The Parker Solar Probe will dive deeply into the solar corona, experiencing some of the most hellish temperatures imaginable. At its closest approach, it will pass within 3.8 million miles from the surface of the Sun. At that distance, the probe will encounter temperatures of about 2,500 degrees Fahrenheit, which is about the melting point of steel. However, NASA engineers have developed an amazing heat shield made of carbon composite, surrounding a carbon foam that is 97% empty space. This shield will keep the internal temperature of the probe at roughly room temperature, i.e. a comfortable 85 degrees Fahrenheit.
Another impressive feature of the probe is its advanced ability for autonomous operation. By operating so close to the Sun, it will be passing through an environment with enormous radio interference. Further, it will often be on the opposite side of the Sun from the Earth. The probe has a fault management system that will keep it oriented so the heat shield will protect it while it is not it contact with ground based controllers.
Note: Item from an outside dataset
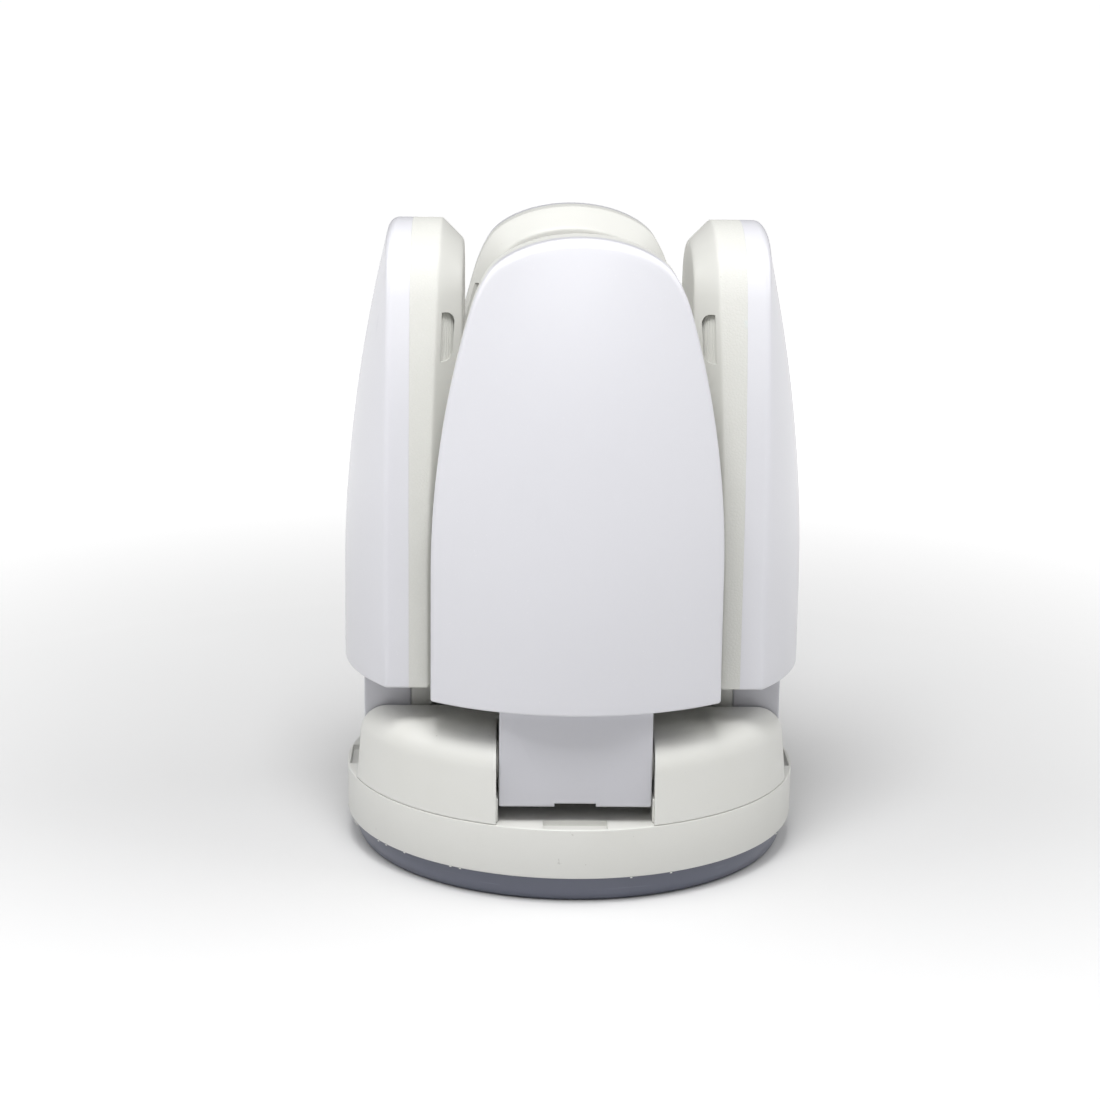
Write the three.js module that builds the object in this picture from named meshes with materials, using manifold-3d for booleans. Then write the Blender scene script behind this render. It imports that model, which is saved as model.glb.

The Parker Solar Probe is quite small, about the size of a small car, and it weighs about 1,500 pounds. To give a sense of scale, the Curiosity probe sent to Mars was nearly six times heavier. Despite this relatively modest size, NASA will use the Delta IV Heavy rocket to launch it -- one of the most powerful rockets in the world's inventory.
It turns out that it is much harder to launch a probe to the Sun than it is to a distant planet like Pluto. The reason is that the Earth moves at around 18.2 miles per second as it orbits the Sun. The rocket has to be fired opposite the Earth's motion so it can counteract the Earth's orbital velocity. It takes 55 times as much launch energy to get to the Sun as it does to get to Mars and twice as much energy as it takes to get to Pluto.
Even with this powerful rocket, the probe will need some fancy orbital gymnastics to move into the desired orbit. The probe will pass by Venus seven times, losing a little energy with each pass to settle down into its final orbit around the Sun. A distance of 3.8 million miles from the Sun is impressively close. To give a sense of the scale, if the distance between the Earth and Sun were ten feet, the Parker Solar Probe would come within five inches of the Sun.
The probe's mission is expected to take about seven years, during which time the world's solar scientists will learn an unprecedented amount about the ins and outs of the life-giving star at the center of our solar system.
I just wish that Icarus was around to see it.